── ENTRIES SHOWN

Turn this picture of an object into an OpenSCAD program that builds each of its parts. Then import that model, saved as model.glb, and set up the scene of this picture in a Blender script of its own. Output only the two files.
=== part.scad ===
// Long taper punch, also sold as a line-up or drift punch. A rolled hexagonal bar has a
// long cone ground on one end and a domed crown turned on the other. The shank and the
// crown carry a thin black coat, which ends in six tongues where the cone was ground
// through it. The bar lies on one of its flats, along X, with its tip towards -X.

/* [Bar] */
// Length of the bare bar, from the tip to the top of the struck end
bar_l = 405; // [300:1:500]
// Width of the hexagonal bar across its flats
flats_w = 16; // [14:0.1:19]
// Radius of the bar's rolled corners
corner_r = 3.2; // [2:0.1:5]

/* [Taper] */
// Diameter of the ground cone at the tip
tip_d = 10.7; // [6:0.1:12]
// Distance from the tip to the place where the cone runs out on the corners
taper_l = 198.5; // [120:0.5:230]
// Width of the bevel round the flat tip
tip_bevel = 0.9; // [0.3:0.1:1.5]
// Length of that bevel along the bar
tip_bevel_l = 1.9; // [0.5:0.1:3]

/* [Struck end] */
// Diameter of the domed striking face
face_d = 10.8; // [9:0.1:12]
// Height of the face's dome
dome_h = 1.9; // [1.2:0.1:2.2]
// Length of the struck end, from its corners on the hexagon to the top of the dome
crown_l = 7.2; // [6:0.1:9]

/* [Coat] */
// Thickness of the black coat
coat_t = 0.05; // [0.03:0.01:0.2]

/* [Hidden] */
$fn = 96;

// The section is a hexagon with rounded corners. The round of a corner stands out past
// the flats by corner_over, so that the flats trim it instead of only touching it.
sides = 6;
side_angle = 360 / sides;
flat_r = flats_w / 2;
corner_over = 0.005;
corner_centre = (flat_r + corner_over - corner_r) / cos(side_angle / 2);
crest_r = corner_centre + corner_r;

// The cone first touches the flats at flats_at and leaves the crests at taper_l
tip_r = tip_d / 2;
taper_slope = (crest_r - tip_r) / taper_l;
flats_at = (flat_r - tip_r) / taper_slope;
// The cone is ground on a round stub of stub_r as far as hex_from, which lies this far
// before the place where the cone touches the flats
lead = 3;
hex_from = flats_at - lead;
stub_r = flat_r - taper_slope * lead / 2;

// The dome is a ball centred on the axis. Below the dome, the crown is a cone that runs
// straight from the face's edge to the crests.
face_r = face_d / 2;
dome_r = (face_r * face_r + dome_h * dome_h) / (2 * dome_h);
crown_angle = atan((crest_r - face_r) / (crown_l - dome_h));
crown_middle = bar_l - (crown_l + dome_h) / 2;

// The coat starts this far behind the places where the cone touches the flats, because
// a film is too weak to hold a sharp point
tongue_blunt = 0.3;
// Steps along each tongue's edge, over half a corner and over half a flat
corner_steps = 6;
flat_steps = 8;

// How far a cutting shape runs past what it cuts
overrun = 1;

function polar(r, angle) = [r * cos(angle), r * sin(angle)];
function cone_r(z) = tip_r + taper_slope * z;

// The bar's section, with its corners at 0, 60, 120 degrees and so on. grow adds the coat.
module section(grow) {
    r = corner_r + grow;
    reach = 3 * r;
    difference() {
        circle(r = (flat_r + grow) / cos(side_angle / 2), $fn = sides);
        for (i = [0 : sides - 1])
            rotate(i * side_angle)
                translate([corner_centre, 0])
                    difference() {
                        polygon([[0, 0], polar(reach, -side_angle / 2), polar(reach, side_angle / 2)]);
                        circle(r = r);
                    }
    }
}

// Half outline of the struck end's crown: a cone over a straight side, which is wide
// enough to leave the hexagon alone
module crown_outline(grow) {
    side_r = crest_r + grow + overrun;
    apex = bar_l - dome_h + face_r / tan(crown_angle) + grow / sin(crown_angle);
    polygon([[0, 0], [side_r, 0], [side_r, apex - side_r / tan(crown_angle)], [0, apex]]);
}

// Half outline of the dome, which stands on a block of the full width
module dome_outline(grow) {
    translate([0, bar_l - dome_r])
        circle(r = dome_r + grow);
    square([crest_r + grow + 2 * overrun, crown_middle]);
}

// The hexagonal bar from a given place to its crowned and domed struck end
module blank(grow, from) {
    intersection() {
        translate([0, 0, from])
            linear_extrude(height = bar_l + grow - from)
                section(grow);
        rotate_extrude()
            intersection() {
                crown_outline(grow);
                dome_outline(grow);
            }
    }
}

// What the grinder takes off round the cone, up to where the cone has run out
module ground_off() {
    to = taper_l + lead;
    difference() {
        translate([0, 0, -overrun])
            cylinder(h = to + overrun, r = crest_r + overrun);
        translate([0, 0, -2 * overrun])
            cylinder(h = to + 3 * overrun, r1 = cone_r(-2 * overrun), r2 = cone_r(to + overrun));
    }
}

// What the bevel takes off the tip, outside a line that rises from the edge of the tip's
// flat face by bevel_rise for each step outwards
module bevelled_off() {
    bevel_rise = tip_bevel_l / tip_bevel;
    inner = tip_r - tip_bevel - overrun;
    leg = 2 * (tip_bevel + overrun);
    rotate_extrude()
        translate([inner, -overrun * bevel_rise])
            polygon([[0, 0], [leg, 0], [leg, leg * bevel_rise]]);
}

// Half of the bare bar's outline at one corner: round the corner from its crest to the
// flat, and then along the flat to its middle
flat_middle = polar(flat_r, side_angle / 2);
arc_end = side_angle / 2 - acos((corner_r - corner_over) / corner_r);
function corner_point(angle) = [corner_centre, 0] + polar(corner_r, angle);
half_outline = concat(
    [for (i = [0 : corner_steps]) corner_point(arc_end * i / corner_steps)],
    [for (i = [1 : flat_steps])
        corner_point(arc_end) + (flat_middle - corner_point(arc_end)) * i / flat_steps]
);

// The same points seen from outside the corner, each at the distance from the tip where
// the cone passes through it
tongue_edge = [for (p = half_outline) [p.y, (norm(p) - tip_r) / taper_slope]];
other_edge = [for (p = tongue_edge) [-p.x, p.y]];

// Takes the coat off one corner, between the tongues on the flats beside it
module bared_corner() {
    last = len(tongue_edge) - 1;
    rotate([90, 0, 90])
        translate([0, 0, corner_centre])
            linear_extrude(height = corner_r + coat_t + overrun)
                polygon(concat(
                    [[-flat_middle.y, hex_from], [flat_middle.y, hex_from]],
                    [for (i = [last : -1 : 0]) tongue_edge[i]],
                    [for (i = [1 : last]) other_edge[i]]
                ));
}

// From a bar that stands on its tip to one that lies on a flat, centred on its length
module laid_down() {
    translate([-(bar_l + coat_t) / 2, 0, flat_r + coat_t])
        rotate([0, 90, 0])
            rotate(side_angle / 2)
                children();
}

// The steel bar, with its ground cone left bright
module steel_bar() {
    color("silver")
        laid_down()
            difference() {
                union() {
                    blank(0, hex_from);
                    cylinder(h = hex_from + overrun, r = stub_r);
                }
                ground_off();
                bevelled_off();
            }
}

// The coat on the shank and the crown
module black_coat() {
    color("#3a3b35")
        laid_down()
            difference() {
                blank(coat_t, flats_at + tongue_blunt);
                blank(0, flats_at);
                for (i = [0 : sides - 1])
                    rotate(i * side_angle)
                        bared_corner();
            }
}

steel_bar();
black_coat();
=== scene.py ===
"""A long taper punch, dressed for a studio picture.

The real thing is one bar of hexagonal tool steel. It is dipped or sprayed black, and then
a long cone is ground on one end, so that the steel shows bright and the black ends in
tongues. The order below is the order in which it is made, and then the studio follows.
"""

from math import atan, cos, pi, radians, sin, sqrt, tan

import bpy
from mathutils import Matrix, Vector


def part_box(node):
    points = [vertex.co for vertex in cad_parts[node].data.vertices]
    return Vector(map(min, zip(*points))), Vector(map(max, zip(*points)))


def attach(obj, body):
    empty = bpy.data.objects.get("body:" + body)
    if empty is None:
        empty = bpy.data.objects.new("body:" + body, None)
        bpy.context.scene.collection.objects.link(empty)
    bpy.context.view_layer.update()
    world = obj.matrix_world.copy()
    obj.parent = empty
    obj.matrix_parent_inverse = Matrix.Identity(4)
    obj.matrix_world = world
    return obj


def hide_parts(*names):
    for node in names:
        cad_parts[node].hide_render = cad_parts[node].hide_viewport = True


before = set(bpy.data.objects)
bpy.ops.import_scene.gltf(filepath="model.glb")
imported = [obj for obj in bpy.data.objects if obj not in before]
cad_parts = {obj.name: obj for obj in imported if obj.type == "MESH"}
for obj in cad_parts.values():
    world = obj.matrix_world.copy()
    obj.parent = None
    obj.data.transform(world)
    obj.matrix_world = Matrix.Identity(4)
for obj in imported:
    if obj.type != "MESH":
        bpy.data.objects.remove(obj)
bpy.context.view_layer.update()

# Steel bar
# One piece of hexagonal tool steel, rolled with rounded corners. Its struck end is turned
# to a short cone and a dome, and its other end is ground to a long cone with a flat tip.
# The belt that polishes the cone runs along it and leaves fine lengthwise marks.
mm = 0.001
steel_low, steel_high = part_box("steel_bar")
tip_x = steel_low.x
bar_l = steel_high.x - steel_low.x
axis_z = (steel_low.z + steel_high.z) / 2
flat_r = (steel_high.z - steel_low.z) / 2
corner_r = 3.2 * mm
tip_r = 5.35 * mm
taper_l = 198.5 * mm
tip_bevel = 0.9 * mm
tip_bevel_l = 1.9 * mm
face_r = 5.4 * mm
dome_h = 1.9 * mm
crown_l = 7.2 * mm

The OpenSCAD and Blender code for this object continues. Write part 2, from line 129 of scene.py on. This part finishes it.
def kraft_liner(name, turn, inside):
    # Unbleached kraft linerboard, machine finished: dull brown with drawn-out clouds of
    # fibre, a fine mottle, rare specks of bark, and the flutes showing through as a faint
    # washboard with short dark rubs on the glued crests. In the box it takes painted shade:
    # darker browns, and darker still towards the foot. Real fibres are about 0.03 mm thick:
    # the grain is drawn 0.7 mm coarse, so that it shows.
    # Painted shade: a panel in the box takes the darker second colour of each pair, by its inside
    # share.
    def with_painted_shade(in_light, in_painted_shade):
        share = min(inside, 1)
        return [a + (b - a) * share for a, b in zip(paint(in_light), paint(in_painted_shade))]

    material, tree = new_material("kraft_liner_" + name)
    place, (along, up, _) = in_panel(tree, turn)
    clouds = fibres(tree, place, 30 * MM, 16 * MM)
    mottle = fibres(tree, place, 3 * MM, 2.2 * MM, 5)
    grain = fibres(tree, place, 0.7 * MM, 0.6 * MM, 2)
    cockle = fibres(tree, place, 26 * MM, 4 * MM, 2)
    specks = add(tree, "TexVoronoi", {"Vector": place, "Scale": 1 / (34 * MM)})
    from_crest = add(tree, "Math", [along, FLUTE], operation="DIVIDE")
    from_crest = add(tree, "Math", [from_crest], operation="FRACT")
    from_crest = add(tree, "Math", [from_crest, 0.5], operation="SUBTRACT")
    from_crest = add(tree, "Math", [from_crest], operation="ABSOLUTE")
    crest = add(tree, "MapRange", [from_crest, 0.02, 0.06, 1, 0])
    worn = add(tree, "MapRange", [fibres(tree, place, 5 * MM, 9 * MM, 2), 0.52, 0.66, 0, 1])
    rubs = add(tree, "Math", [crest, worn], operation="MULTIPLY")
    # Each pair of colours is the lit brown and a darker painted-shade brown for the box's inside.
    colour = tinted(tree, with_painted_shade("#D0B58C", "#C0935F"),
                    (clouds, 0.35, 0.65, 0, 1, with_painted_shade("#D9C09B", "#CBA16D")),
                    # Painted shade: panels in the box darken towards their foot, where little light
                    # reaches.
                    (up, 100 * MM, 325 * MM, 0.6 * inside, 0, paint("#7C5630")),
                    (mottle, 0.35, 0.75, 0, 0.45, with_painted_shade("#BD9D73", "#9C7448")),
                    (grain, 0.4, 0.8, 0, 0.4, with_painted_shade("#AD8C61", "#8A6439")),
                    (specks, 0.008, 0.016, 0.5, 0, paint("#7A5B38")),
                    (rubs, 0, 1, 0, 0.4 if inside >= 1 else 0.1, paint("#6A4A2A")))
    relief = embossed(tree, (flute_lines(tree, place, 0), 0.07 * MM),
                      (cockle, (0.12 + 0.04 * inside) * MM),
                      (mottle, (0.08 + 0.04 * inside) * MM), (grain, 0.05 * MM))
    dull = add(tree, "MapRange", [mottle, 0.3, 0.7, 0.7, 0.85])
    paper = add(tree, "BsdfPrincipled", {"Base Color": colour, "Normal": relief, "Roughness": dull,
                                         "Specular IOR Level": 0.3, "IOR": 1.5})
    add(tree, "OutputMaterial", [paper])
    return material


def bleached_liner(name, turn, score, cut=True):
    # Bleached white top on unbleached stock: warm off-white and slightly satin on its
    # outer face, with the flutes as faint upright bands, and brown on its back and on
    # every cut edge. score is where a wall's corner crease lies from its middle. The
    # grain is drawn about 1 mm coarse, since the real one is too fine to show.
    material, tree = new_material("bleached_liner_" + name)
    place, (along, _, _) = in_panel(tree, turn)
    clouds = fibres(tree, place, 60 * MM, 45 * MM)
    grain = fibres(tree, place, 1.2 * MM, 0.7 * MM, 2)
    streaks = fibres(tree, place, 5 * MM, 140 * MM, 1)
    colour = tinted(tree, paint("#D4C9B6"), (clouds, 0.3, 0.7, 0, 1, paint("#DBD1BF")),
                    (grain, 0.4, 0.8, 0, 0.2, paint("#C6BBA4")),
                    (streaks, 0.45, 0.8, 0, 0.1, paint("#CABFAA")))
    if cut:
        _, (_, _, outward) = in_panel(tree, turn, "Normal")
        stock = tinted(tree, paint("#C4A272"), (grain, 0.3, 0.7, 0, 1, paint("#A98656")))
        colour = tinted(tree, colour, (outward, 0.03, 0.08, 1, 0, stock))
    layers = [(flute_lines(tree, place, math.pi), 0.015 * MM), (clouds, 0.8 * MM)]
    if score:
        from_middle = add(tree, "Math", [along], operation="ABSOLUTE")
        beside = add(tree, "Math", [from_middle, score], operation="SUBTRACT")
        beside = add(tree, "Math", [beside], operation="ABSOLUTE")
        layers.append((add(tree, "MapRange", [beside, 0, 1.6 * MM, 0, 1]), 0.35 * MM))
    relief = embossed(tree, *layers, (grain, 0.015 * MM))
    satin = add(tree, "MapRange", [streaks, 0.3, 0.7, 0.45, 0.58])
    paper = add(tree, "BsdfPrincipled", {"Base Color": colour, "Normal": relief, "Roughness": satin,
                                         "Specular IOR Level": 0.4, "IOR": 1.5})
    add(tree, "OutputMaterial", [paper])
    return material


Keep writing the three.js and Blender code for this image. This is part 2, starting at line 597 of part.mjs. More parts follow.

────

DIRECTION – In the listing above, find the line containing "in imported if" and the line containing "crown_l = 7.2 * mm", then repeat those two lines and everything between them exactly.

SOLUTION TO THE PROBLEM –
cad_parts = {obj.name: obj for obj in imported if obj.type == "MESH"}
for obj in cad_parts.values():
    world = obj.matrix_world.copy()
    obj.parent = None
    obj.data.transform(world)
    obj.matrix_world = Matrix.Identity(4)
for obj in imported:
    if obj.type != "MESH":
        bpy.data.objects.remove(obj)
bpy.context.view_layer.update()

# Steel bar
# One piece of hexagonal tool steel, rolled with rounded corners. Its struck end is turned
# to a short cone and a dome, and its other end is ground to a long cone with a flat tip.
# The belt that polishes the cone runs along it and leaves fine lengthwise marks.
mm = 0.001
steel_low, steel_high = part_box("steel_bar")
tip_x = steel_low.x
bar_l = steel_high.x - steel_low.x
axis_z = (steel_low.z + steel_high.z) / 2
flat_r = (steel_high.z - steel_low.z) / 2
corner_r = 3.2 * mm
tip_r = 5.35 * mm
taper_l = 198.5 * mm
tip_bevel = 0.9 * mm
tip_bevel_l = 1.9 * mm
face_r = 5.4 * mm
dome_h = 1.9 * mm
crown_l = 7.2 * mm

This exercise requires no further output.